— Start Material —

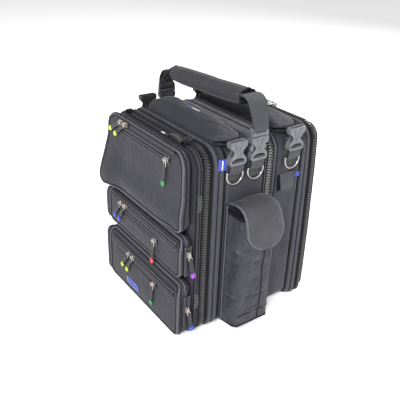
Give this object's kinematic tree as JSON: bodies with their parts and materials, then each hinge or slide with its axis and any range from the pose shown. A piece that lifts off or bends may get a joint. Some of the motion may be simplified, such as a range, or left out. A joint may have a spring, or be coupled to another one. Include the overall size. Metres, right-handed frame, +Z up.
{
  "type": "modular flight bag",
  "caption": "Modular flight bag with pocketed front cap, two centre sections with top lids, rear cap, side pouches, buckles with D-rings and a padded carry handle.",
  "frame": {"origin": "on the floor, under the middle of the whole bag's bounding box", "axes": "+Z up, front pockets face -Y, +X to the right of someone facing the rear"},
  "size_m": [0.368, 0.3348, 0.459],
  "materials": {
    "fabric": "charcoal ballistic nylon, coarse weave",
    "panel": "charcoal nylon, padded",
    "zip_tape": "black woven zipper tape with dark moulded teeth",
    "webbing": "grey woven nylon webbing",
    "buckle": "grey acetal, fine moulded grain",
    "ring_steel": "nickel-plated steel wire",
    "zip_metal": "gunmetal zinc, worn edges",
    "board": "black stiffener board",
    "pull_yellow": "soft rubber end, yellow-green",
    "pull_green": "soft rubber end, green",
    "pull_blue": "soft rubber end, blue",
    "pull_red": "soft rubber end, red",
    "pull_violet": "soft rubber end, violet"
  },
  "bodies": {
    "main": {"main_section": "fabric", "main_zip_tapes": "zip_tape", "divider": "panel", "base_board": "board", "pouch_right": "fabric", "pouch_left": "fabric", "buckle_receivers": "buckle", "buckle_webbing": "webbing", "handle_clips": "buckle"},
    "front_cap": {"front_cap": "fabric", "front_cap_zip_tapes": "zip_tape", "front_cap_tabs": "webbing", "pocket_top": "fabric", "pocket_middle": "fabric", "pocket_bottom": "fabric"},
    "rear_section": {"rear_section": "fabric", "rear_zip_tapes": "zip_tape", "rear_buckle_receivers": "buckle", "rear_webbing": "webbing"},
    "rear_cap": {"rear_cap": "fabric", "rear_cap_zip_tape": "zip_tape"},
    "handle": {"handle_webbing": "webbing", "handle_grip": "panel"},
    "slider_top_a": {"slider_top_a": "zip_metal"},
    "slider_top_b": {"slider_top_b": "zip_metal"},
    "slider_top_face": {"slider_top_face": "zip_metal"},
    "slider_middle_a": {"slider_middle_a": "zip_metal"},
    "slider_middle_b": {"slider_middle_b": "zip_metal"},
    "slider_middle_face": {"slider_middle_face": "zip_metal"},
    "slider_middle_side": {"slider_middle_side": "zip_metal"},
    "slider_bottom_a": {"slider_bottom_a": "zip_metal"},
    "slider_bottom_b": {"slider_bottom_b": "zip_metal"},
    "slider_bottom_face": {"slider_bottom_face": "zip_metal"},
    "slider_bottom_side": {"slider_bottom_side": "zip_metal"},
    "pull_top_a": {"pull_top_a": "pull_yellow"},
    "pull_top_b": {"pull_top_b": "pull_yellow"},
    "pull_top_face": {"pull_top_face": "pull_green"},
    "pull_middle_a": {"pull_middle_a": "pull_blue"},
    "pull_middle_b": {"pull_middle_b": "pull_blue"},
    "pull_middle_face": {"pull_middle_face": "pull_red"},
    "pull_middle_side": {"pull_middle_side": "pull_violet"},
    "pull_bottom_a": {"pull_bottom_a": "pull_yellow"},
    "pull_bottom_b": {"pull_bottom_b": "pull_yellow"},
    "pull_bottom_face": {"pull_bottom_face": "pull_green"},
    "pull_bottom_side": {"pull_bottom_side": "pull_blue"},
    "main_lid": {"main_lid": "fabric"},
    "flap_right": {"flap_right": "panel"},
    "flap_left": {"flap_left": "panel"},
    "latch_front": {"latch_front": "buckle"},
    "latch_rear": {"latch_rear": "buckle"},
    "front_zip_slider": {"front_zip_slider": "zip_metal"},
    "d_ring_right_front": {"d_ring_right_front": "ring_steel"},
    "d_ring_right_mid": {"d_ring_right_mid": "ring_steel"},
    "d_ring_left_front": {"d_ring_left_front": "ring_steel"},
    "d_ring_left_mid": {"d_ring_left_mid": "ring_steel"},
    "rear_lid": {"rear_lid": "fabric"},
    "d_ring_right_rear": {"d_ring_right_rear": "ring_steel"},
    "d_ring_left_rear": {"d_ring_left_rear": "ring_steel"},
    "rear_slider_a": {"rear_slider_a": "zip_metal"},
    "rear_slider_b": {"rear_slider_b": "zip_metal"}
  },
  "joints": [
    {"name": "front_cap_open", "type": "hinge", "parent": "main", "child": "front_cap", "pos_m": [-0.135, -0.1086, 0], "axis": [0, 0, -1], "range_deg": [0, 95]},
    {"name": "rear_section_open", "type": "hinge", "parent": "main", "child": "rear_section", "pos_m": [-0.135, 0.0294, 0], "axis": [0, 0, 1], "range_deg": [0, 45]},
    {"name": "rear_cap_open", "type": "hinge", "parent": "rear_section", "child": "rear_cap", "pos_m": [-0.135, 0.1434, 0], "axis": [0, 0, 1], "range_deg": [0, 80]},
    {"name": "main_lid_open", "type": "hinge", "parent": "main", "child": "main_lid", "pos_m": [0, -0.0826, 0.3755], "axis": [1, 0, 0], "range_deg": [0, 95]},
    {"name": "rear_lid_open", "type": "hinge", "parent": "rear_section", "child": "rear_lid", "pos_m": [0, 0.0474, 0.3755], "axis": [1, 0, 0], "range_deg": [0, 95]},
    {"name": "flap_right_open", "type": "hinge", "parent": "main", "child": "flap_right", "pos_m": [0.1353, -0.0226, 0.275], "axis": [0, -1, 0], "range_deg": [0, 60]},
    {"name": "flap_left_open", "type": "hinge", "parent": "main", "child": "flap_left", "pos_m": [-0.1353, -0.0226, 0.275], "axis": [0, 1, 0], "range_deg": [0, 60]},
    {"name": "handle_swing", "type": "hinge", "parent": "main", "child": "handle", "pos_m": [0, -0.0116, 0.4], "axis": [1, 0, 0], "range_deg": [-60, 60], "deforming": ["handle_webbing"]},
    {"name": "latch_front_press", "type": "slide", "parent": "main", "child": "latch_front", "axis": [0, 1, 0], "range_m": [0, 0.0032]},
    {"name": "latch_rear_press", "type": "slide", "parent": "main", "child": "latch_rear", "axis": [0, -1, 0], "range_m": [0, 0.0032]},
    {"name": "d_ring_right_front_swing", "type": "hinge", "parent": "main", "child": "d_ring_right_front", "pos_m": [0.143, -0.0566, 0.331], "axis": [0, -1, 0], "range_deg": [0, 100]},
    {"name": "d_ring_right_mid_swing", "type": "hinge", "parent": "main", "child": "d_ring_right_mid", "pos_m": [0.143, -0.0116, 0.331], "axis": [0, -1, 0], "range_deg": [0, 100]},
    {"name": "d_ring_right_rear_swing", "type": "hinge", "parent": "rear_section", "child": "d_ring_right_rear", "pos_m": [0.143, 0.0744, 0.331], "axis": [0, -1, 0], "range_deg": [0, 100]},
    {"name": "d_ring_left_front_swing", "type": "hinge", "parent": "main", "child": "d_ring_left_front", "pos_m": [-0.143, -0.0566, 0.331], "axis": [0, 1, 0], "range_deg": [0, 100]},
    {"name": "d_ring_left_mid_swing", "type": "hinge", "parent": "main", "child": "d_ring_left_mid", "pos_m": [-0.143, -0.0116, 0.331], "axis": [0, 1, 0], "range_deg": [0, 100]},
    {"name": "d_ring_left_rear_swing", "type": "hinge", "parent": "rear_section", "child": "d_ring_left_rear", "pos_m": [-0.143, 0.0744, 0.331], "axis": [0, 1, 0], "range_deg": [0, 100]},
    {"name": "front_zip_slide", "type": "slide", "parent": "main", "child": "front_zip_slider", "axis": [-1, 0, 0], "range_m": [0, 0.17]},
    {"name": "rear_slider_a_slide", "type": "slide", "parent": "rear_section", "child": "rear_slider_a", "axis": [-1, 0, 0], "range_m": [0, 0.09]},
    {"name": "rear_slider_b_slide", "type": "slide", "parent": "rear_section", "child": "rear_slider_b", "axis": [1, 0, 0], "range_m": [0, 0.09]},
    {"name": "zip_top_a", "type": "slide", "parent": "front_cap", "child": "slider_top_a", "axis": [-1, 0, 0], "range_m": [0, 0.042]},
    {"name": "zip_top_b", "type": "slide", "parent": "front_cap", "child": "slider_top_b", "axis": [1, 0, 0], "range_m": [0, 0.128]},
    {"name": "zip_top_face", "type": "slide", "parent": "front_cap", "child": "slider_top_face", "axis": [-1, 0, 0], "range_m": [0, 0.114]},
    {"name": "pull_top_a_swing", "type": "hinge", "parent": "slider_top_a", "child": "pull_top_a", "pos_m": [-0.071, -0.1584, 0.37], "axis": [-1, 0, 0], "range_deg": [0, 110]},
    {"name": "pull_top_b_swing", "type": "hinge", "parent": "slider_top_b", "child": "pull_top_b", "pos_m": [-0.055, -0.1584, 0.37], "axis": [-1, 0, 0], "range_deg": [0, 110]},
    {"name": "pull_top_face_swing", "type": "hinge", "parent": "slider_top_face", "child": "pull_top_face", "pos_m": [0.085, -0.1584, 0.354], "axis": [-1, 0, 0], "range_deg": [0, 110]},
    {"name": "zip_middle_a", "type": "slide", "parent": "front_cap", "child": "slider_middle_a", "axis": [-1, 0, 0], "range_m": [0, 0.039]},
    {"name": "zip_middle_b", "type": "slide", "parent": "front_cap", "child": "slider_middle_b", "axis": [1, 0, 0], "range_m": [0, 0.098]},
    {"name": "zip_middle_face", "type": "slide", "parent": "front_cap", "child": "slider_middle_face", "axis": [-1, 0, 0], "range_m": [0, 0.084]},
    {"name": "pull_middle_a_swing", "type": "hinge", "parent": "slider_middle_a", "child": "pull_middle_a", "pos_m": [-0.074, -0.1624, 0.203], "axis": [-1, 0, 0], "range_deg": [0, 110]},
    {"name": "pull_middle_b_swing", "type": "hinge", "parent": "slider_middle_b", "child": "pull_middle_b", "pos_m": [-0.058, -0.1624, 0.203], "axis": [-1, 0, 0], "range_deg": [0, 110]},
    {"name": "pull_middle_face_swing", "type": "hinge", "parent": "slider_middle_face", "child": "pull_middle_face", "pos_m": [0.052, -0.1624, 0.182], "axis": [-1, 0, 0], "range_deg": [0, 110]},
    {"name": "zip_bottom_a", "type": "slide", "parent": "front_cap", "child": "slider_bottom_a", "axis": [-1, 0, 0], "range_m": [0, 0.071]},
    {"name": "zip_bottom_b", "type": "slide", "parent": "front_cap", "child": "slider_bottom_b", "axis": [1, 0, 0], "range_m": [0, 0.066]},
    {"name": "zip_bottom_face", "type": "slide", "parent": "front_cap", "child": "slider_bottom_face", "axis": [-1, 0, 0], "range_m": [0, 0.052]},
    {"name": "pull_bottom_a_swing", "type": "hinge", "parent": "slider_bottom_a", "child": "pull_bottom_a", "pos_m": [-0.042, -0.1654, 0.102], "axis": [-1, 0, 0], "range_deg": [0, 110]},
    {"name": "pull_bottom_b_swing", "type": "hinge", "parent": "slider_bottom_b", "child": "pull_bottom_b", "pos_m": [-0.026, -0.1654, 0.102], "axis": [-1, 0, 0], "range_deg": [0, 110]},
    {"name": "pull_bottom_face_swing", "type": "hinge", "parent": "slider_bottom_face", "child": "pull_bottom_face", "pos_m": [0.052, -0.1654, 0.086], "axis": [-1, 0, 0], "range_deg": [0, 110]},
    {"name": "zip_middle_side", "type": "slide", "parent": "front_cap", "child": "slider_middle_side", "axis": [0, 0, -1], "range_m": [0, 0.039]},
    {"name": "zip_bottom_side", "type": "slide", "parent": "front_cap", "child": "slider_bottom_side", "axis": [0, 0, 1], "range_m": [0, 0.02]},
    {"name": "pull_middle_side_swing", "type": "hinge", "parent": "slider_middle_side", "child": "pull_middle_side", "pos_m": [0.1388, -0.1406, 0.191], "axis": [0, -1, 0], "range_deg": [0, 110]},
    {"name": "pull_bottom_side_swing", "type": "hinge", "parent": "slider_bottom_side", "child": "pull_bottom_side", "pos_m": [0.1388, -0.1406, 0.072], "axis": [0, -1, 0], "range_deg": [0, 110]}
  ],
  "couplings": [
    {"joint": "latch_rear_press", "follows": "latch_front_press", "ratio": 1}
  ]
}
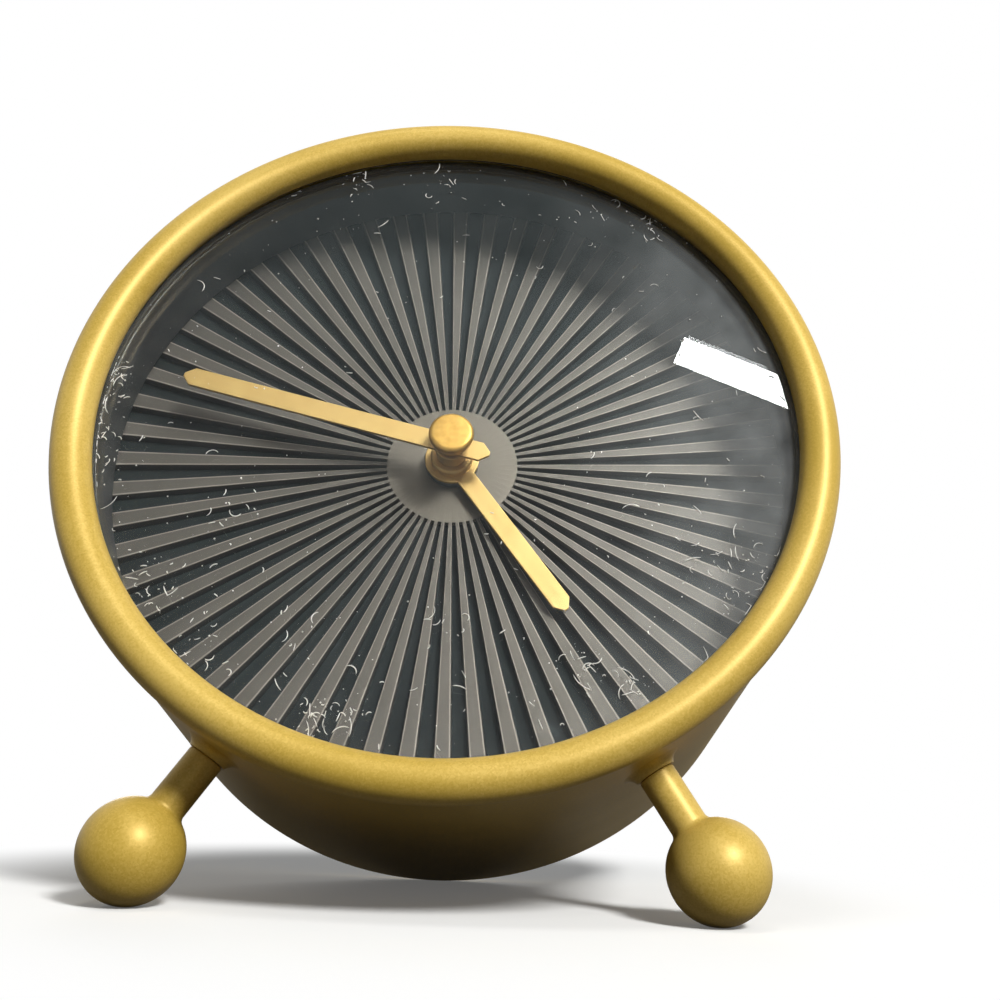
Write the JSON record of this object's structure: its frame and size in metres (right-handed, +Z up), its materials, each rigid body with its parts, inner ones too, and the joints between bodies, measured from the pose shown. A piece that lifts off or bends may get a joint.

— End Material —

Track down every line with the word "pose" and copy it.

Give this object's kinematic tree as JSON: bodies with their parts and materials, then each hinge or slide with its axis and any range from the pose shown. A piece that lifts off or bends may get a joint. Some of the motion may be simplified, such as a range, or left out. A joint may have a spring, or be coupled to another one. Include the overall size. Metres, right-handed frame, +Z up.
Write the JSON record of this object's structure: its frame and size in metres (right-handed, +Z up), its materials, each rigid body with its parts, inner ones too, and the joints between bodies, measured from the pose shown. A piece that lifts off or bends may get a joint.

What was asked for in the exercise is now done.